The only way to way to make good decisions is to have good information on hand to make them with.
Fortunately there are tools to help you with this:
Site Reports: Sitereports gives you information about demographics, which includes what you want to know about population, employment, and income growth. It’s a paid service, but offers a great many features.
Loopnet.com: Besides listing apartments and commercial property Loopnet also provides a lot of demographic information. This is available through their free account.
Housing Alerts: This would have to be my favorite real estate tool of all time. Housing Alerts takes existing home sale information provided by the government for each MSA (Metropolitan Statistical Area) in the US and plots it on a graph for you. Features include moving averages, market comparisons, and more. This is the tool that tells you when a market has peaked, and when it has bottomed out. Nice information to know.
If the mention of $30M in 10 years (above) rang some bells for you, this is the tool that gets you there. It is a paid service, but worth every penny. Highly recommended.

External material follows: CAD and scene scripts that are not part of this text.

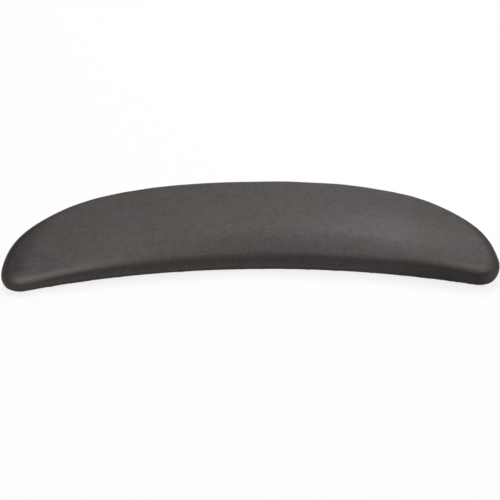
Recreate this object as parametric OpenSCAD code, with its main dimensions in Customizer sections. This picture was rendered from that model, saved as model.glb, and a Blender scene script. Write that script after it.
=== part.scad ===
// Crescent armrest pad for an office chair.
// A soft moulded urethane pad grips a ribbed nylon insert, and a steel
// mounting plate with four weld nuts is screwed into the insert's underside.
// X runs along the pad, +Y points to its bulging outer edge and +Z is up.
// The origin is the centre of the bolt pattern, on the mounting face.

/* [Pad outline] */
// Full width of the outer curve; the tips' corners take about 1 off it
pad_l = 291; // [280:1:300]
// Rise of the outer curve above the line through the tips
outer_rise = 88; // [85:0.5:92]
// Squareness of the outer curve: 2 is an ellipse, more is boxier
outer_n = 2.64; // [2.4:0.01:2.8]
// Hollow of the inner edge above the line through the tips
inner_sag = 19.5; // [16:0.5:21]
// Corner radius of the tips, seen from above
tip_r = 12; // [10.5:0.5:12.5]
// Distance of the bolt pattern from the line through the tips
mount_y = 51; // [50:0.5:52]

/* [Pad section] */
// Height of the crown above the mounting face
pad_h = 20.5; // [20:0.5:22]
// Fall of the top from the crown to the tips
tip_drop = 6; // [4:0.5:6]
// Radius of the crown across the pad
crown_r = 220; // [200:10:600]
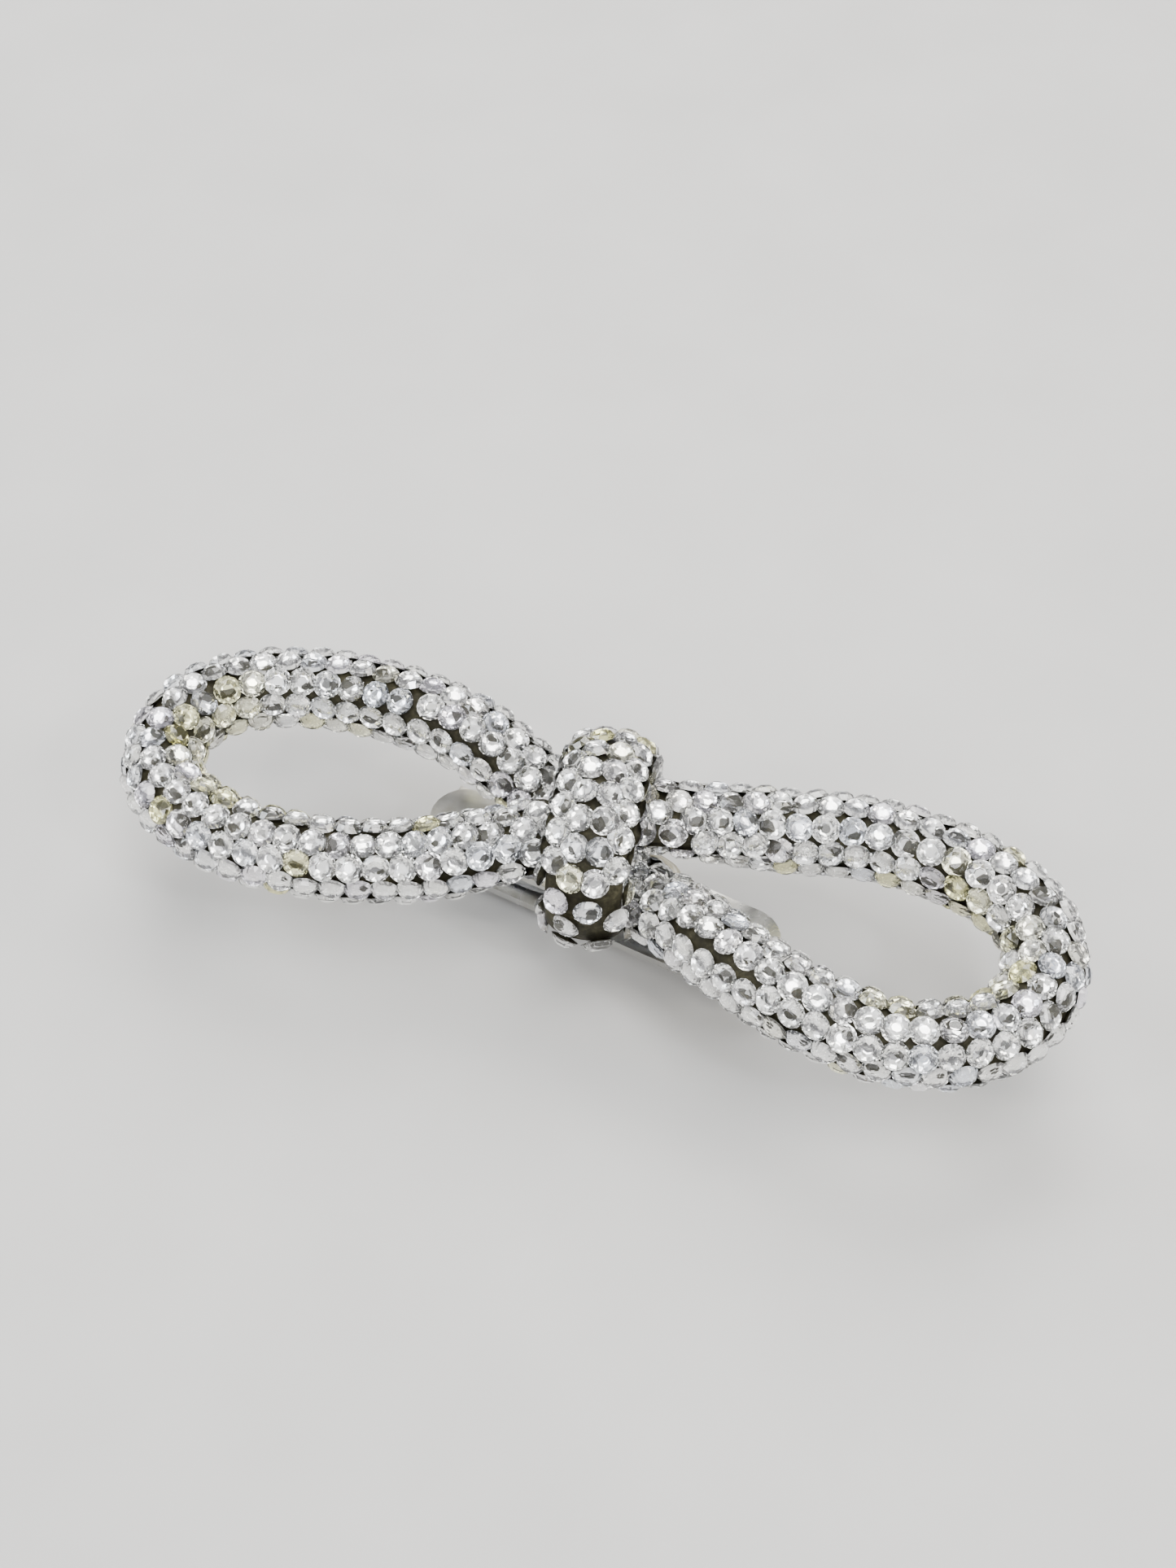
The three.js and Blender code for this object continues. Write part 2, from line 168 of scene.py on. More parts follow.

Take a bit of time and think about what’s important to you, then formulate the apartment investing goals that support you.
WARNING! Don’t automatically assume ammassing a huge net worth is the right plan for you. Building a big portfolio means having a sizeable team of people working for you. If you are not comfortable managing and leading people, you will be miserable pursuing this goal. I guarantee it! Be honest with yourself. What do you want? Buy the apartment property(s) that will serve that goal.
Use the tools above to check out your own local market. If you can achieve financial freedom buying one or two apartment properties in your own local market, that is by far the best choice. Also check out high appreciating markets if your goals are ambitious.